Why the Rush? — The June 3 African Conference
The speed of this week’s legislative process was openly linked to a specific upcoming event. Ghana’s Parliament is due to host the 4th African Inter-Parliamentary Conference on Family Values and Sovereignty in Accra from June 3-6, 2026 — a gathering of legislators from across the African continent united around opposition to LGBTQ+ rights. Majority Chief Whip Rockson Nelson Dafeamekpor was explicit about the timeline, telling Joy News: “We can pass it by Friday.” And they did.
Human rights organisations have described the June conference as an anti-rights gathering with ties to US-based far-right advocacy groups, noting that previous editions featured speakers who promoted Uganda’s controversial Anti-Homosexuality Act as a legislative model for other African countries. The deliberate timing of Ghana’s bill passage to coincide with the conference’s opening has been widely noted as a signal: Ghana intends to arrive at the conference as a country that has delivered on its anti-LGBTQ+ legislative commitments.
Bipartisan Support — NDC and NPP Lawmakers United
In a Parliament where NDC and NPP members rarely agree on anything, the anti-LGBTQ+ bill has achieved something unusual: genuine bipartisan unity. Lawmakers from both sides of the aisle have publicly supported the bill, with multiple members urging its immediate passage under a certificate of urgency. The MP for Bosome Freho, Nana Asafo-Adjei Ayeh, was among those calling for the fastest possible adoption to “safeguard the nation’s cultural and family structures.”

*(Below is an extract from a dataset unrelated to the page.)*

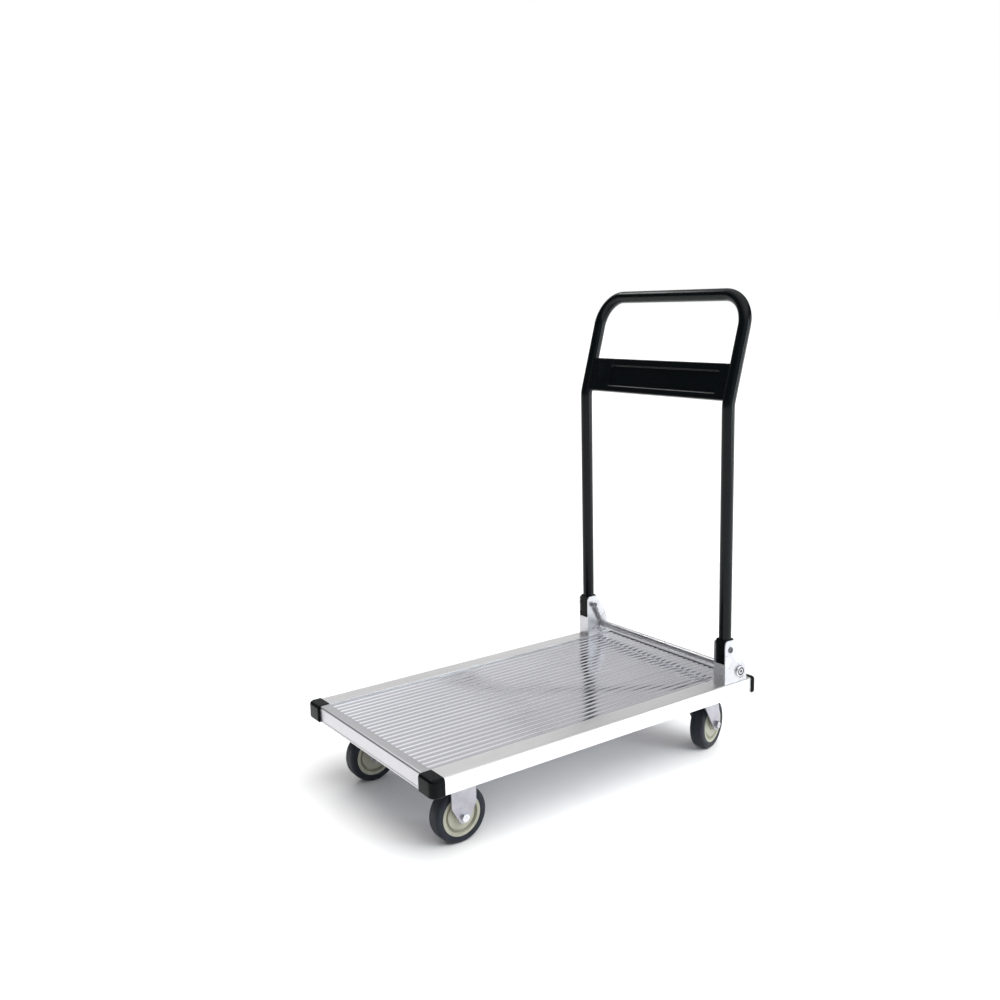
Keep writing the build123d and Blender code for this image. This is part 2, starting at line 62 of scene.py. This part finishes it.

The cross-party support reflects the broad social conservatism on LGBTQ+ issues that polls consistently show among Ghanaian adults. Multiple surveys have indicated that large majorities of Ghanaians — across regions, religions, and political affiliations — oppose same-sex relationships and support legal restrictions on LGBTQ+ activities. Parliamentarians are therefore largely reflecting the views of their constituents, however uncomfortable that reality may be for international human rights observers.
The Voices of Opposition — Human Rights, the Constitution, and Cardinal Turkson
Opposition to the bill has not been absent — but it has been limited in its political effectiveness. Ghana’s Commission on Human Rights and Administrative Justice (CHRAJ) has formally warned Parliament that the bill infringes on fundamental rights of Ghanaian citizens enshrined in the Constitution — specifically the rights to equality, non-discrimination, freedom of expression, freedom of association, and privacy.
Cardinal Peter Turkson — one of Ghana’s most respected Catholic leaders and a figure of global significance in the Catholic Church — has called for dialogue and inclusion rather than criminalisation. Prominent politician Samia Nkrumah has taken a similar position. Legal academics and constitutional lawyers have warned that key provisions of the bill are likely to face serious challenges before the Supreme Court for the same reasons that the 2024 version was challenged.
Human Rights Watch has described the bill as “draconian” and warned that even before passage, the introduction of the legislation had already produced measurable harm — with Amnesty International documenting more than 70 human rights attacks against LGBTQ+ people in Ghana between January and September 2023. Civil society groups warn that formal passage will accelerate that pattern.
Now It Goes to Mahama — Will He Sign It?
The most consequential question now is what President John Dramani Mahama will do. The bill requires presidential assent to become law. Mahama’s predecessor, Akufo-Addo, declined to sign the previous version — citing pending Supreme Court cases challenging its constitutionality — effectively leaving the bill in legal limbo until Parliament dissolved.
Mahama and the NDC have historically maintained a more socially conservative public position on LGBTQ+ issues than their international critics would prefer, but the President will also be acutely aware of the international implications of signing. Ghana’s major Western development partners — including the United States, the United Kingdom, the European Union, and Canada — have all signalled previously that anti-LGBTQ+ legislation carries consequences for aid, diplomatic relations, and investment. President Biden’s administration had specifically warned Ghana in 2024 that passage would have consequences. The Trump administration’s current posture on LGBTQ+ issues domestically complicates that calculus.